Please print every record below exactly as it appears.

> Exercise material
——————————
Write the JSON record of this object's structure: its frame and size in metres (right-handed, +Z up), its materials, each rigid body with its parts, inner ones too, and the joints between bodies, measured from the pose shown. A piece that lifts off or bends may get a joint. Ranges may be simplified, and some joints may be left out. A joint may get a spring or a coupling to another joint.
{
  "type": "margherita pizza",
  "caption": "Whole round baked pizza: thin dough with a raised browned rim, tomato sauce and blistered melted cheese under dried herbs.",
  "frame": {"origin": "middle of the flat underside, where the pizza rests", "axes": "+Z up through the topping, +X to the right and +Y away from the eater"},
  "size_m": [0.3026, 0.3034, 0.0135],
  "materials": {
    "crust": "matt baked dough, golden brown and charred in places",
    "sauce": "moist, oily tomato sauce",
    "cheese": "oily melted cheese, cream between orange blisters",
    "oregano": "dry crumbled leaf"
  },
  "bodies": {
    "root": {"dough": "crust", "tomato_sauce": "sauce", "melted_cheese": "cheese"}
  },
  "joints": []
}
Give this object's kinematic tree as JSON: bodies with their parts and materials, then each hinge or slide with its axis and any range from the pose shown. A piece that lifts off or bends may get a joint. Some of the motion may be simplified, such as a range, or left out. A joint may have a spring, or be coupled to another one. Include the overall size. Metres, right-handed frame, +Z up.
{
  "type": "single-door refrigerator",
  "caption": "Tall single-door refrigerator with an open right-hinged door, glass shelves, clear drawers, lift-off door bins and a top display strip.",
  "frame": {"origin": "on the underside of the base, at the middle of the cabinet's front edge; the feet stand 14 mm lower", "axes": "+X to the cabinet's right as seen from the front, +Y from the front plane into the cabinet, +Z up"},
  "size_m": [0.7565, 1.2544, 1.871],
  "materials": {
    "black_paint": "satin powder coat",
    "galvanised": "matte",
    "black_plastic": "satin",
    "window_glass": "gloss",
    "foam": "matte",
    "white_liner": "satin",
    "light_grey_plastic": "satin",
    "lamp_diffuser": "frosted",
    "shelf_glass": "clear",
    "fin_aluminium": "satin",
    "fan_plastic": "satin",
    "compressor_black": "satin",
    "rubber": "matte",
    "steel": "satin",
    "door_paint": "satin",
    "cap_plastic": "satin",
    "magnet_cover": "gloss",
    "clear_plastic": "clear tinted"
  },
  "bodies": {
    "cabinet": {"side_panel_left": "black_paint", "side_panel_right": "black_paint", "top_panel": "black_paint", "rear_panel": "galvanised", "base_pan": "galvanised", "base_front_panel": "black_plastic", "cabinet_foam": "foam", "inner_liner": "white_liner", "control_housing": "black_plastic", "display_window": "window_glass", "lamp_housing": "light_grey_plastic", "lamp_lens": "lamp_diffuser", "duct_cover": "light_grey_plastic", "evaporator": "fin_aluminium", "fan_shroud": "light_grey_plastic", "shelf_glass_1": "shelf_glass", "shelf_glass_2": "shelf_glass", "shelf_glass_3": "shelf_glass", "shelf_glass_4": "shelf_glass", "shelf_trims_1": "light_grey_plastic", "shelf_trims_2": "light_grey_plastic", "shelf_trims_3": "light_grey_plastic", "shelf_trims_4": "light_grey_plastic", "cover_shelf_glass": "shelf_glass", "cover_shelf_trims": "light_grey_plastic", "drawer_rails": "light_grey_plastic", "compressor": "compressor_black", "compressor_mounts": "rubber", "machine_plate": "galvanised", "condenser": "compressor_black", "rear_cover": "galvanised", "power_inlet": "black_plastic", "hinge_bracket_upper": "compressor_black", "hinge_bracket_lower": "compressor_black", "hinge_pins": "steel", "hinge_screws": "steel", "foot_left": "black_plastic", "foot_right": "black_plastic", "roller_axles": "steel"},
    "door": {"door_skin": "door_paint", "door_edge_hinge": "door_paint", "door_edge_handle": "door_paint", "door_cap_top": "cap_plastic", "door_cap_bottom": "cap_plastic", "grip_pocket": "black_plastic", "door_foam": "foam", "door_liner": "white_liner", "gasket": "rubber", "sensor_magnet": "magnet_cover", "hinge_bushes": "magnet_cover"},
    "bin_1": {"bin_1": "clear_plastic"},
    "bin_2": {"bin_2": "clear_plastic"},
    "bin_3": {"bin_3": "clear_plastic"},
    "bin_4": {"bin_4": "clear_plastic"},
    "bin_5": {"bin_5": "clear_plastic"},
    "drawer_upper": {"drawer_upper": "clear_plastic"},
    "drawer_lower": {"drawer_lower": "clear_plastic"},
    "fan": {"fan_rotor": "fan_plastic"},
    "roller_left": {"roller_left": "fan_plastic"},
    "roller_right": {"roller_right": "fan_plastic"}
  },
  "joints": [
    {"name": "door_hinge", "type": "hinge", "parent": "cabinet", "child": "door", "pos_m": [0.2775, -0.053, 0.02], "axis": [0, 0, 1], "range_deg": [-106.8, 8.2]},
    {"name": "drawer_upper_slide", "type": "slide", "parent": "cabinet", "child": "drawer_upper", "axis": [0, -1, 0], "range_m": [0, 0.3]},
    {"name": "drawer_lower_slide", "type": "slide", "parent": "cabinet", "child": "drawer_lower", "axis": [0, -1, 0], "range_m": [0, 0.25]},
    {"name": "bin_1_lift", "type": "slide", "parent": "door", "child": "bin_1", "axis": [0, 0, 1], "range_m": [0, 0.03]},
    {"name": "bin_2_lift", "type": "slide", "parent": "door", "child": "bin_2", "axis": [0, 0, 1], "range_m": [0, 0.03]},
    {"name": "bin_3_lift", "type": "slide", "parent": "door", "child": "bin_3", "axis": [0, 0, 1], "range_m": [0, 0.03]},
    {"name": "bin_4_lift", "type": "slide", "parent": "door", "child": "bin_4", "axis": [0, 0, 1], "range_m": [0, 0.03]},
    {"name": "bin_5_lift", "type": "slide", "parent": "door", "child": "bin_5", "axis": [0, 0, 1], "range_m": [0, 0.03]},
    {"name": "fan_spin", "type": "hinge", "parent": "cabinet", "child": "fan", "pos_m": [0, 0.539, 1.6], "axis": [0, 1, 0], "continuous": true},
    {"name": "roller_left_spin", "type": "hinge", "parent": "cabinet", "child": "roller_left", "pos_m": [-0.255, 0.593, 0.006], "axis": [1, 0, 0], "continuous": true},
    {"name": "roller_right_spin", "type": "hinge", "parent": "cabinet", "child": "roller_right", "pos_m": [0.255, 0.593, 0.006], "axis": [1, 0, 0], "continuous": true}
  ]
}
——————————
> Exercise answer
Write the JSON record of this object's structure: its frame and size in metres (right-handed, +Z up), its materials, each rigid body with its parts, inner ones too, and the joints between bodies, measured from the pose shown. A piece that lifts off or bends may get a joint. Ranges may be simplified, and some joints may be left out. A joint may get a spring or a coupling to another joint.
{
  "type": "margherita pizza",
  "caption": "Whole round baked pizza: thin dough with a raised browned rim, tomato sauce and blistered melted cheese under dried herbs.",
  "frame": {"origin": "middle of the flat underside, where the pizza rests", "axes": "+Z up through the topping, +X to the right and +Y away from the eater"},
  "size_m": [0.3026, 0.3034, 0.0135],
  "materials": {
    "crust": "matt baked dough, golden brown and charred in places",
    "sauce": "moist, oily tomato sauce",
    "cheese": "oily melted cheese, cream between orange blisters",
    "oregano": "dry crumbled leaf"
  },
  "bodies": {
    "root": {"dough": "crust", "tomato_sauce": "sauce", "melted_cheese": "cheese"}
  },
  "joints": []
}
Give this object's kinematic tree as JSON: bodies with their parts and materials, then each hinge or slide with its axis and any range from the pose shown. A piece that lifts off or bends may get a joint. Some of the motion may be simplified, such as a range, or left out. A joint may have a spring, or be coupled to another one. Include the overall size. Metres, right-handed frame, +Z up.
{
  "type": "single-door refrigerator",
  "caption": "Tall single-door refrigerator with an open right-hinged door, glass shelves, clear drawers, lift-off door bins and a top display strip.",
  "frame": {"origin": "on the underside of the base, at the middle of the cabinet's front edge; the feet stand 14 mm lower", "axes": "+X to the cabinet's right as seen from the front, +Y from the front plane into the cabinet, +Z up"},
  "size_m": [0.7565, 1.2544, 1.871],
  "materials": {
    "black_paint": "satin powder coat",
    "galvanised": "matte",
    "black_plastic": "satin",
    "window_glass": "gloss",
    "foam": "matte",
    "white_liner": "satin",
    "light_grey_plastic": "satin",
    "lamp_diffuser": "frosted",
    "shelf_glass": "clear",
    "fin_aluminium": "satin",
    "fan_plastic": "satin",
    "compressor_black": "satin",
    "rubber": "matte",
    "steel": "satin",
    "door_paint": "satin",
    "cap_plastic": "satin",
    "magnet_cover": "gloss",
    "clear_plastic": "clear tinted"
  },
  "bodies": {
    "cabinet": {"side_panel_left": "black_paint", "side_panel_right": "black_paint", "top_panel": "black_paint", "rear_panel": "galvanised", "base_pan": "galvanised", "base_front_panel": "black_plastic", "cabinet_foam": "foam", "inner_liner": "white_liner", "control_housing": "black_plastic", "display_window": "window_glass", "lamp_housing": "light_grey_plastic", "lamp_lens": "lamp_diffuser", "duct_cover": "light_grey_plastic", "evaporator": "fin_aluminium", "fan_shroud": "light_grey_plastic", "shelf_glass_1": "shelf_glass", "shelf_glass_2": "shelf_glass", "shelf_glass_3": "shelf_glass", "shelf_glass_4": "shelf_glass", "shelf_trims_1": "light_grey_plastic", "shelf_trims_2": "light_grey_plastic", "shelf_trims_3": "light_grey_plastic", "shelf_trims_4": "light_grey_plastic", "cover_shelf_glass": "shelf_glass", "cover_shelf_trims": "light_grey_plastic", "drawer_rails": "light_grey_plastic", "compressor": "compressor_black", "compressor_mounts": "rubber", "machine_plate": "galvanised", "condenser": "compressor_black", "rear_cover": "galvanised", "power_inlet": "black_plastic", "hinge_bracket_upper": "compressor_black", "hinge_bracket_lower": "compressor_black", "hinge_pins": "steel", "hinge_screws": "steel", "foot_left": "black_plastic", "foot_right": "black_plastic", "roller_axles": "steel"},
    "door": {"door_skin": "door_paint", "door_edge_hinge": "door_paint", "door_edge_handle": "door_paint", "door_cap_top": "cap_plastic", "door_cap_bottom": "cap_plastic", "grip_pocket": "black_plastic", "door_foam": "foam", "door_liner": "white_liner", "gasket": "rubber", "sensor_magnet": "magnet_cover", "hinge_bushes": "magnet_cover"},
    "bin_1": {"bin_1": "clear_plastic"},
    "bin_2": {"bin_2": "clear_plastic"},
    "bin_3": {"bin_3": "clear_plastic"},
    "bin_4": {"bin_4": "clear_plastic"},
    "bin_5": {"bin_5": "clear_plastic"},
    "drawer_upper": {"drawer_upper": "clear_plastic"},
    "drawer_lower": {"drawer_lower": "clear_plastic"},
    "fan": {"fan_rotor": "fan_plastic"},
    "roller_left": {"roller_left": "fan_plastic"},
    "roller_right": {"roller_right": "fan_plastic"}
  },
  "joints": [
    {"name": "door_hinge", "type": "hinge", "parent": "cabinet", "child": "door", "pos_m": [0.2775, -0.053, 0.02], "axis": [0, 0, 1], "range_deg": [-106.8, 8.2]},
    {"name": "drawer_upper_slide", "type": "slide", "parent": "cabinet", "child": "drawer_upper", "axis": [0, -1, 0], "range_m": [0, 0.3]},
    {"name": "drawer_lower_slide", "type": "slide", "parent": "cabinet", "child": "drawer_lower", "axis": [0, -1, 0], "range_m": [0, 0.25]},
    {"name": "bin_1_lift", "type": "slide", "parent": "door", "child": "bin_1", "axis": [0, 0, 1], "range_m": [0, 0.03]},
    {"name": "bin_2_lift", "type": "slide", "parent": "door", "child": "bin_2", "axis": [0, 0, 1], "range_m": [0, 0.03]},
    {"name": "bin_3_lift", "type": "slide", "parent": "door", "child": "bin_3", "axis": [0, 0, 1], "range_m": [0, 0.03]},
    {"name": "bin_4_lift", "type": "slide", "parent": "door", "child": "bin_4", "axis": [0, 0, 1], "range_m": [0, 0.03]},
    {"name": "bin_5_lift", "type": "slide", "parent": "door", "child": "bin_5", "axis": [0, 0, 1], "range_m": [0, 0.03]},
    {"name": "fan_spin", "type": "hinge", "parent": "cabinet", "child": "fan", "pos_m": [0, 0.539, 1.6], "axis": [0, 1, 0], "continuous": true},
    {"name": "roller_left_spin", "type": "hinge", "parent": "cabinet", "child": "roller_left", "pos_m": [-0.255, 0.593, 0.006], "axis": [1, 0, 0], "continuous": true},
    {"name": "roller_right_spin", "type": "hinge", "parent": "cabinet", "child": "roller_right", "pos_m": [0.255, 0.593, 0.006], "axis": [1, 0, 0], "continuous": true}
  ]
}